The school board president, Robert LeFevre, says safety was threatened by the prank.
Moreno’s mother said her son was roughed up the administrator who called him a “son of a bitch.”
“I have marks on my shoulders showing that they were using excessive force on me,” Moreno said.
On Friday morning, some parents showed up to school angry. Linda Zydak told Krauser it was all just glitter and silly string.
“I mean, it’s not like the kids had spray paint and smoke bombs,” Zydak said. “Did the administrators forget what it was like to be a senior, and forget what it was like to have the last day? It was exciting. If you look at all the videos, it wasn’t a dangerous situation. They created the situation. They called the police before it even went down.”

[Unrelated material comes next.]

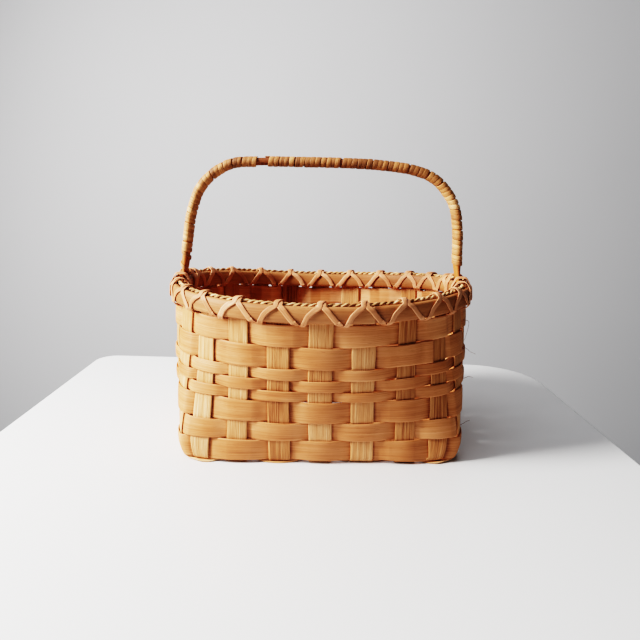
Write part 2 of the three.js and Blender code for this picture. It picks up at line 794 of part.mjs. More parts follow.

Parent Patricia Laudando agreed that it was all harmless.
LISTEN: WBBM Newsradio’s Steve Miller reports
She says her son, a senior, has been banned from prom and senior breakfast, and the graduation ceremony.
“He’s upset,” Laudando said. “I picked him up. He was crying. And my son is not a cryer.”
Laudando says she’s upset with the teachers.
“They were swearing at the kids,” she said. “They were pulling the kids out of the mosh pit.”
Laudando says the students involved are all good kids, and they got the rug pulled out from under them.
And as for the teachers, Laudando said, “They were very unprofessional. They handled it very poorly.”
LeFevre says he would not condone teachers swearing – if it happened.
But of the prank, he says, “It was described as a mob scene. Safety and security were threatened.”
Some reports indicated that 150 students would be disciplined as a consequence of the prank. But on Friday morning, Conant school director of community relations Tom Peterson told CBS 2 that number is actually closer to 10.
Peterson said the students were given guidelines for the end of the school year, which included repercussions for actions like a senior prank. While he cannot comment on the students’ specific discipline, the banning of students from prom and graduation were listed as possible consequences for students misbehaving in the information students received.
This is not the first time a prank at Conant High School has made the news. A 1989 Chicago Tribune column by Eric Zorn pointed out that in the early 1970s, seniors at the school staged “an elaborate, Shakespearean mock sword-fight on the roof of the science wing,” which other students in the library watched ardently.
Student service director Ron Persche told Zorn he complimented the students on their creativity, and suspended them.